Kreon to jedna z głównych postaci dramatu Sofoklesa, pt. Antygona, opowiadającego o losach Teb po tym, jak opuścił je upokorzony i zrozpaczony król Edyp. W Tebach doszło do bratobójczej walki pomiędzy dziećmi Edypa, Polinejkesem i Eteoklesem, która kończy się śmiercią obu. Wady obejmuje właśnie Kreon, jako brat Jokasty, matki obu mężczyzn.
Charakterystyka Kreona
Pierwszą decyzją Kreona jest uznanie Polinejkesa za zdrajcę Teb i zakazanie pochówku mężczyzny pod groźbą śmierci. Gest ten wskazuje na to, że mężczyzna rości sobie prawo do wydawania wyroków moralnych i zmuszania do ich przestrzegania ludzi, nad którymi sprawuje władzę. Jest to tym bardziej niewłaściwe, że decyzja ta ingeruje nie tylko w godność ludzką człowieka z królewskiego rodu, lecz także w prawo boskie, które jest ponad każdym prawem ludzkim. Mimo to Kreon trzyma się swojej decyzji z uporem, a im bardziej dociera do niego, że nie jest ona decyzją właściwą, tym bardziej restrykcyjnie chce ją egzekwować.

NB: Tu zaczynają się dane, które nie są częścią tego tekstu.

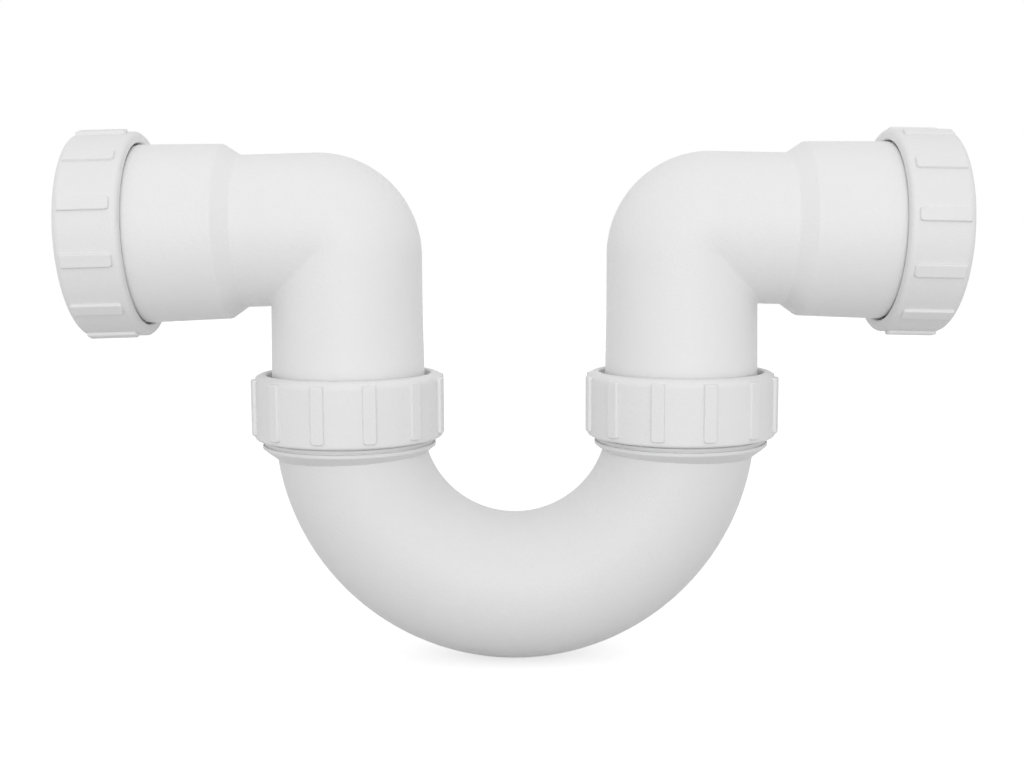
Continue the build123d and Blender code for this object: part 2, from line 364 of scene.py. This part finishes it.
def band(bm, place, chosen):
    """Closes the gap between two open loops round the Z axis of a place, which may be divided
    differently. The test picks their corners by where they are in that place."""
    inverse = place.inverted()
    rim = {vert: inverse @ vert.co for edge in bm.edges if edge.is_boundary for vert in edge.verts}
    near = [vert for vert, point in rim.items() if chosen(point)]
    bearing = {vert: (atan2(rim[vert].y, rim[vert].x) + LOOP_START) % (2 * pi) for vert in near}
    inner = open_loop(min(near, key=lambda vert: rim[vert].xy.length))
    inside = sorted(inner, key=bearing.get)
    outside = sorted((vert for vert in near if vert not in inner), key=bearing.get)
    if not outside:
        raise ValueError("a band needs two open loops")

    def bearing_of(loop, index):
        return bearing[loop[index % len(loop)]] + index // len(loop) * 2 * pi

    first = second = 0
    while first < len(inside) or second < len(outside):
        lead = bearing_of(inside, first + 1) - bearing_of(outside, second + 1)
        corners = [inside[first % len(inside)], outside[second % len(outside)]]
        if lead > -SAME_BEARING:
            second += 1
            corners.append(outside[second % len(outside)])
        if lead < SAME_BEARING:
            first += 1
            corners.append(inside[first % len(inside)])
        bm.faces.new(corners)


def thread(stack, root, outwards, low, high):
    """A right-handed thread about Z that runs out at both ends."""
    depth = stack.thread_depth if outwards else -stack.thread_depth
    sunk = root - depth * THREAD_SUNK
    section = (
        (sunk, -stack.thread_foot),
        (root + depth, -stack.thread_crest),
        (root + depth, stack.thread_crest),
        (sunk, stack.thread_foot),
    )
    bm = bmesh.new()
    bm.faces.new([bm.verts.new((radius, 0, low + height)) for radius, height in section])
    count = int((high - low) / pitch * THREAD_STEPS)
    turn = 2 * pi * count / THREAD_STEPS
    last = spin(bm, everything(bm), turn, count, rise=pitch * count / THREAD_STEPS)
    run_out = pitch * RUN_OUT_TURN
    for vert in bm.verts:
        radius = vert.co.xy.length
        if abs(radius - sunk) < WELD:
            continue
        lead = min(vert.co.z - low + stack.thread_crest, high - vert.co.z + stack.thread_crest)
        keep = min(max(lead / run_out, THREAD_END), 1.0)
        wanted = sunk + (radius - sunk) * keep
        vert.co.xy *= wanted / radius
    return bm


def moulding(bm, node, finishes):
    """Makes a bmesh the piece that stands for a node and rides on the node's body."""
    weld(bm)
    bmesh.ops.recalc_face_normals(bm, faces=bm.faces)
    for face in bm.faces:
        face.smooth = True
    for edge in bm.edges:
        edge.smooth = edge.calc_face_angle(0.0) < SHARP_ANGLE
    name = f"{node}_moulding"
    mesh = bpy.data.meshes.new(name)
    bm.to_mesh(mesh)
    bm.free()
    mesh.materials.append(finish_of(SLOT_OF[node], finishes))
    piece = bpy.data.objects.new(name, mesh)
    bpy.context.scene.collection.objects.link(piece)
    normals = piece.modifiers.new("Weighted normals", "WEIGHTED_NORMAL")
    normals.keep_sharp = True
    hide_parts(node)
    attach(piece, BODY_OF[node])
    return piece


# Places

def side_place(side):
    return Matrix.Rotation(HALF_TURN[side], 4, "Z")


def joint_place(side, kind):
    """The frame of a joint, on the face of its mouth."""
    if kind == "swivel":
        return side_place(side) @ Matrix.Translation(neck_mouth)
    return side_place(side) @ Matrix.Translation(arm_mouth) @ Matrix.Rotation(knuckle_turn, 4, "Y")


def ledge_height(bend):
    """Height of the ledge in a neck, level with its collar's top, over the neck's mouth."""
    return centre_level - bend.collar_drop - neck_mouth.z


def leg_radius(settings):
    """Outside radius of a leg's lower end."""
    return settings.trap_elbow.radius + settings.trap_elbow.leg_draft


def ring_low(stack):
    """Height of a slip ring's underside over the mouth."""
    return stack.seal + stack.ring_gap


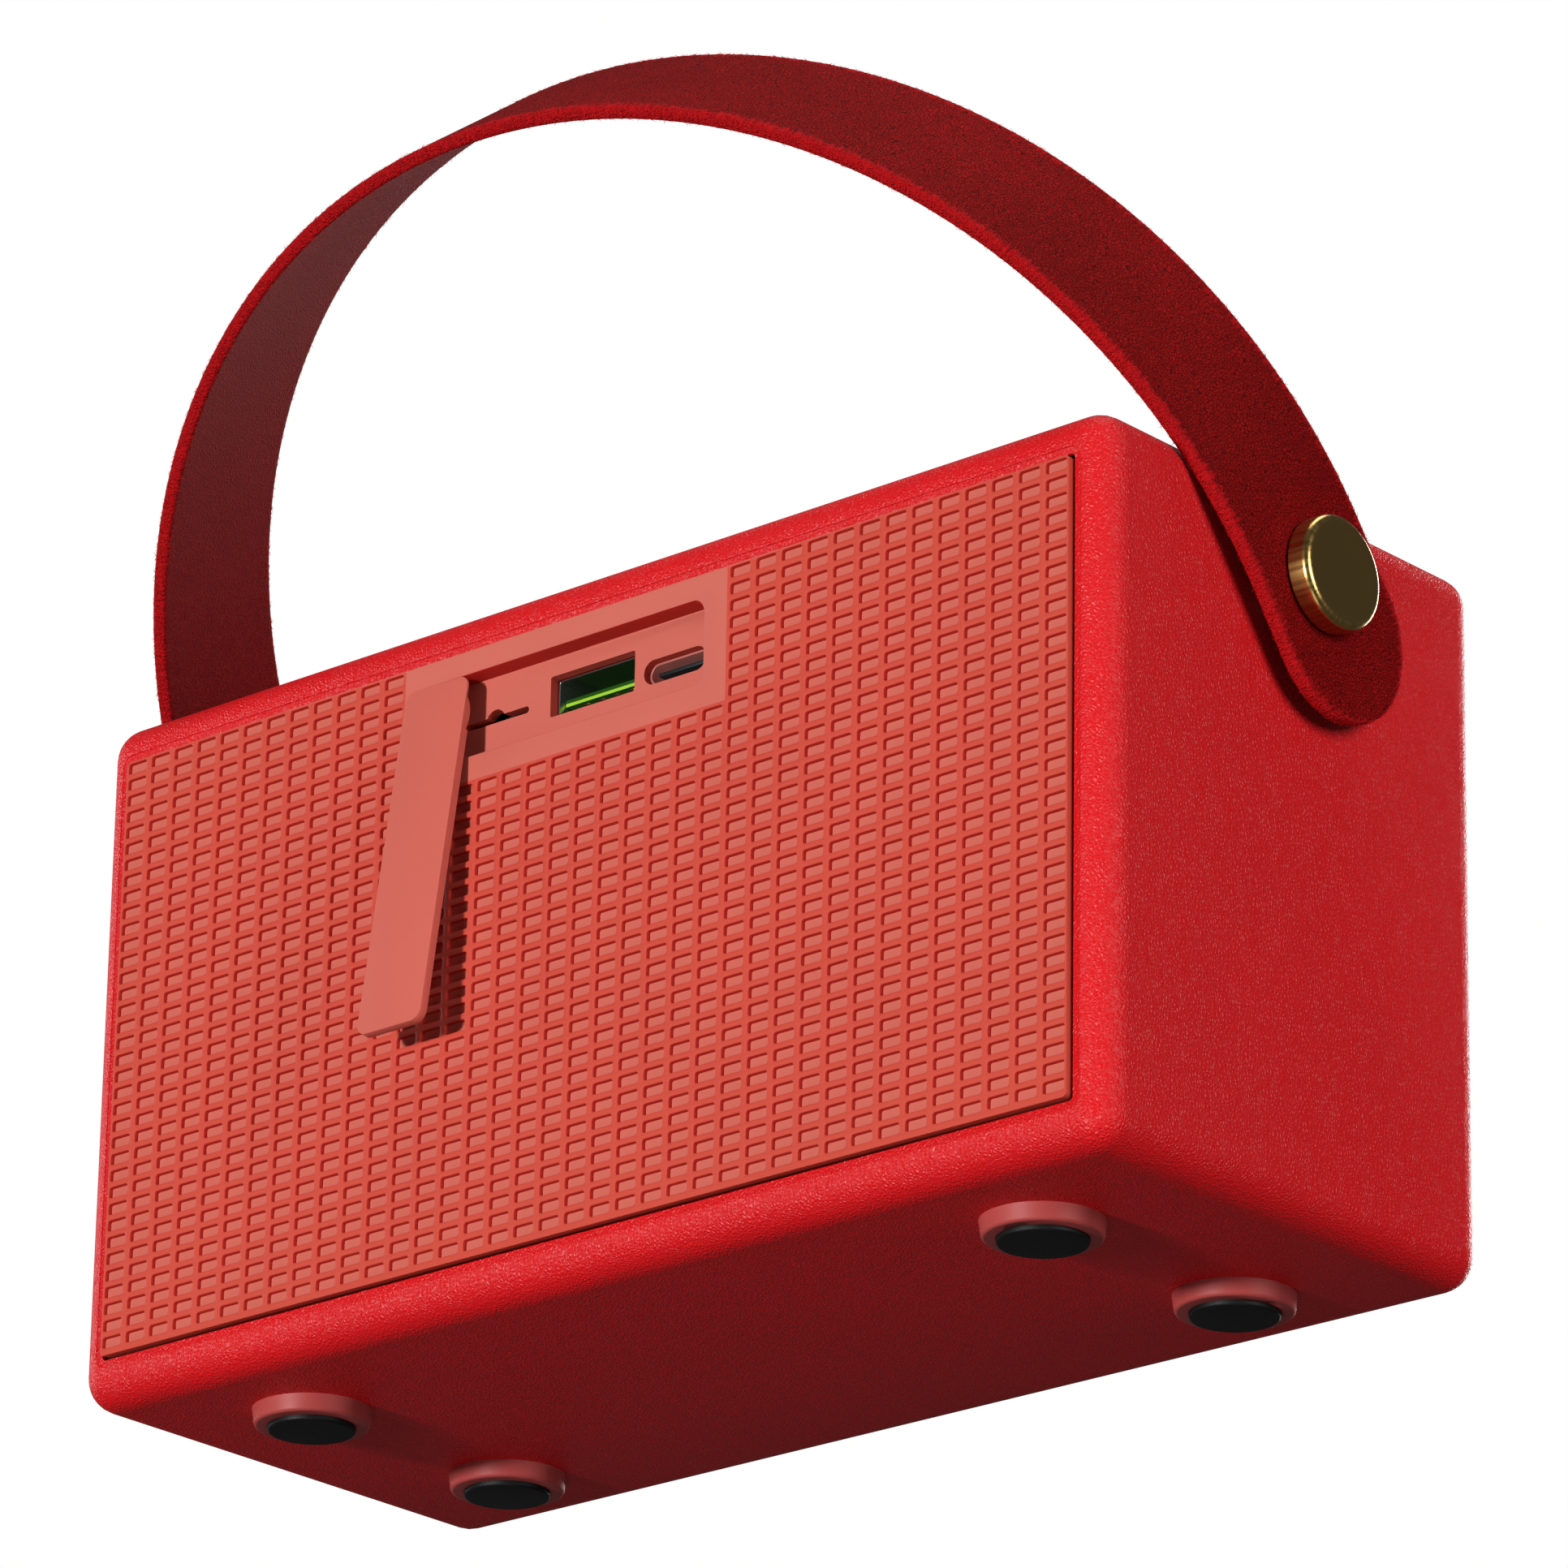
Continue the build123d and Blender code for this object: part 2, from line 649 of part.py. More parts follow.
def front_grille():
    """Slotted grille that covers the drivers."""
    grille = plate_y(panel_w, panel_h, panel_corner_r, 0, cab_z, grille_face, grille_back)
    slot_w = (panel_w - 2 * slot_margin - grille_mullion) / 2
    for row in range(slot_rows):
        z = cab_z + (row - (slot_rows - 1) / 2) * slot_pitch
        for side in (-1, 1):
            x = side * (grille_mullion + slot_w) / 2
            grille -= plate_y(slot_w, slot_h, slot_h / 2 - full_end, x, z, grille_face - over,
                              grille_back + over)
    for x, z in grille_pegs():
        boss = disc_y(x, z, peg_r + grille_boss_w, grille_face, grille_back)
        grille += boss + disc_y(x, z, peg_r, grille_back - lap, baffle_rear - over)
    return grille


def baffle():
    """Board that carries the drivers and the radiator."""
    width = cavity_w - 2 * baffle_gap
    height = cavity_h - 2 * baffle_gap
    board = plate_y(width, height, panel_corner_r, 0, cab_z, baffle_face, baffle_rear)
    cut = (baffle_face - over, baffle_rear + over)
    for side in (-1, 1):
        board -= disc_y(side * driver_x, cab_z, driver_hole_r, *cut)
    board -= disc_y(0, cab_z, radiator_hole_r, *cut)
    for x, z in grille_pegs():
        board -= disc_y(x, z, peg_r + peg_gap, *cut)
    for x, z in corners(block_x, block_z):
        board -= disc_y(x, z, screw_r + screw_hole_gap, *cut)
    return board


def baffle_gasket():
    """Foam strip between the baffle and its ledge."""
    return ring_y(cavity_w - 3 * baffle_gap, cavity_h - 3 * baffle_gap, gasket_w, baffle_rear, front_seat)


# ---------------------------------------------------------------- driver pieces
def driver_frame(x):
    """Pressed basket with a flat flange and four windows."""
    waist = driver_waist_r
    floor = driver_depth - driver_wall
    flange = driver_flange_t
    points = [(driver_flange_r, 0), (driver_flange_r, flange), (driver_mouth_r + driver_wall, flange),
              (waist, floor), (waist, driver_depth), (plate_bore_r + basket_lip, driver_depth),
              (plate_bore_r + basket_lip, floor), (waist - driver_wall, floor), (driver_mouth_r, flange),
              (driver_mouth_r, 0)]
    frame = turned_y(points, x, cab_z, flange_face)
    half = window_w / 2
    y0 = baffle_rear + window_front_gap
    y1 = flange_face + floor - window_rear_gap
    reach = driver_flange_r
    frame -= block(x - reach, x + reach, y0, y1, cab_z - half, cab_z + half)
    frame -= block(x - half, x + half, y0, y1, cab_z - reach, cab_z + reach)
    return frame


def ring_behind(x, outer_r, inner_r, depth0, depth1):
    """Ring on a driver's axis, between two depths behind the flange's face."""
    y0 = flange_face + depth0
    y1 = flange_face + depth1
    return disc_y(x, cab_z, outer_r, y0, y1) - disc_y(x, cab_z, inner_r, y0 - over, y1 + over)


def driver_top_plate(x):
    """Steel washer in front of the magnet."""
    return ring_behind(x, magnet_r - plate_inset, plate_bore_r, driver_depth, driver_depth + plate_t)


def driver_magnet(x):
    """Ring magnet."""
    front = driver_depth + plate_t
    return ring_behind(x, magnet_r, magnet_bore_r, front, front + magnet_t)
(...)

Skazuje na śmierć Antygonę, czym podkreśla swoje tyrańskie zapędy jeśli chodzi o sposób sprawowania władzy. Jest królem absolutystycznym, a przy okazji bardzo zadufanym w sobie człowiekiem. Nie przyjmuje do wiadomości żadnych uwag, nawet jeśli najbliżsi mu ludzie próbują uświadomić mu, że się myli. Kreon utwierdza się tylko w słuszności swoich rozkazów i staje się coraz bardziej podejrzliwy – jeśli ktoś ma inne zdanie niż on sam, oznacza to, że najpewniej jest zdrajcą.
O taką zdradę podejrzewa Kreon nawet własnego syna, Hajmona, którego mimo wszystko bardzo kocha i którego tragedia rozbija go nerwowo. Dopiero pod koniec dramatu, Kreon zaczyna rozumieć, że jego nadmierna impulsywność i brak wątpliwości w słuszność restrykcyjnych i tyrańskich rozkazów, doprowadziły do wielu niepotrzebnych nieszczęść i śmierci wielu jego ukochanych, niczemu niewinnych ludzi. Jak więc najczęściej bywa w przypadku takich ludzi, orientuje się w swojej słabości, kiedy jest już za późno.
Kreon jest postacią negatywną, mimo że pod koniec dramatu zmienia się. Dzieje się tak pod wpływem ogromu zła, do którego przyczyniły się jego decyzje. Jego losy mogą być ostrzeżeniem nie tylko dla zwykłych ludzi, lecz przede wszystkim dla tych, którzy pragną sprawować władzę. Władza nie jest bowiem przywilejem, który zwalnia nas z odpowiedzialności. Jest obowiązkiem, misją i służbą, w której to sprawujący władzę tak naprawdę staje się sługą.